In quattro giorni i francesi ritrovano la loro verve e travolgono 6-3 nella finalina la Germania Ovest. Fontaine fa quattro gol, Raymond Kopa inventa assist e tocchi deliziosi e si guadagna a fine anno il Pallone d’Oro.
Per il francese il 1958 rappresenta anche l’apice della sua vita imprenditoriale, come mostra il documentario Les Années Kopa realizzato da Olivier Hennegrave. Precorrendo i tempi, Kopa ha capito che immagine e nome sono un capitale umano da sfruttare e, perciò, ha messo su sin dal 1954 un gruppo industriale, cui i denari percepiti a Madrid hanno dato grossa linfa. La grande prestazione offerta al Mondiale svedese garantisce una ricaduta economica notevole al gruppo Kopa, che ormai produce palloni, indumenti sportivi, impermeabili e persino bibite. Il futuro è assicurato, anche perché, a partire dal 1959, anno del ritorno allo Stade Reims, a Raymond le cose cominciano a non andare sempre per il verso giusto. Arrivano sì altri due campionati (1960 e 1962), ma anche una serie di infortuni alla caviglia che impediscono a lui e alla Francia di ben figurare nel 1960 alla prima Coppa Henri Delaunay.
La morte del figlio e la destituzione di Batteux nel giugno 1963 chiudono un ciclo. C’è tempo, però, per un’ultima battaglia legata al calcio. A uno che ha saputo costruirsi una carriera e mettere a valore la sua stessa immagine, la caparbietà e la convinzione certo non mancano. Kopa le dirige stavolta contro la sua federazione e, dall’alto della sua visibilità, attacca a fondo lo status dei giocatori professionisti, denunciando la loro situazione di schiavi dei dirigenti delle società che ne gestiscono a piacimento i loro cartellini. Arriva anche una squalifica di sei mesi, ma già nel 1968 la federazione si muoverà nel verso delle richieste fatte da Kopa e introdurrà i contratti a tempo determinato.

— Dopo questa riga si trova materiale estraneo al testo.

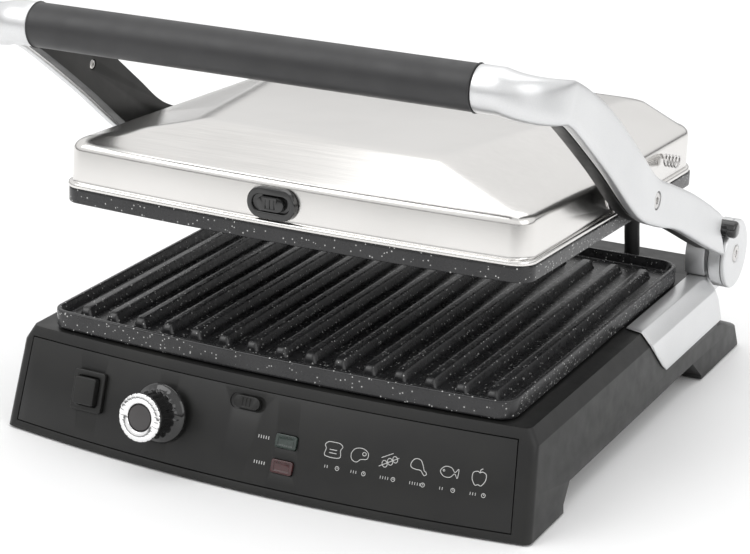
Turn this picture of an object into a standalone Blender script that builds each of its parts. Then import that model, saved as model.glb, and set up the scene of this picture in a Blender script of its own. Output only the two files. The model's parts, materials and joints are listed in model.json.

Al francese figlio di minatori polacchi rimane il tempo per scendere in Seconda Divisione con quello che resta dello Stade Reims, sbattere in faccia le porte alla Nazionale (e prendersi una squalifica anche per questo), prima di lasciare il calcio giocato e dedicarsi a tempo pieno alle sue aziende. Una tranquilla Sant’Elena per il Napoleone del calcio, che non ebbe mai la sua Waterloo.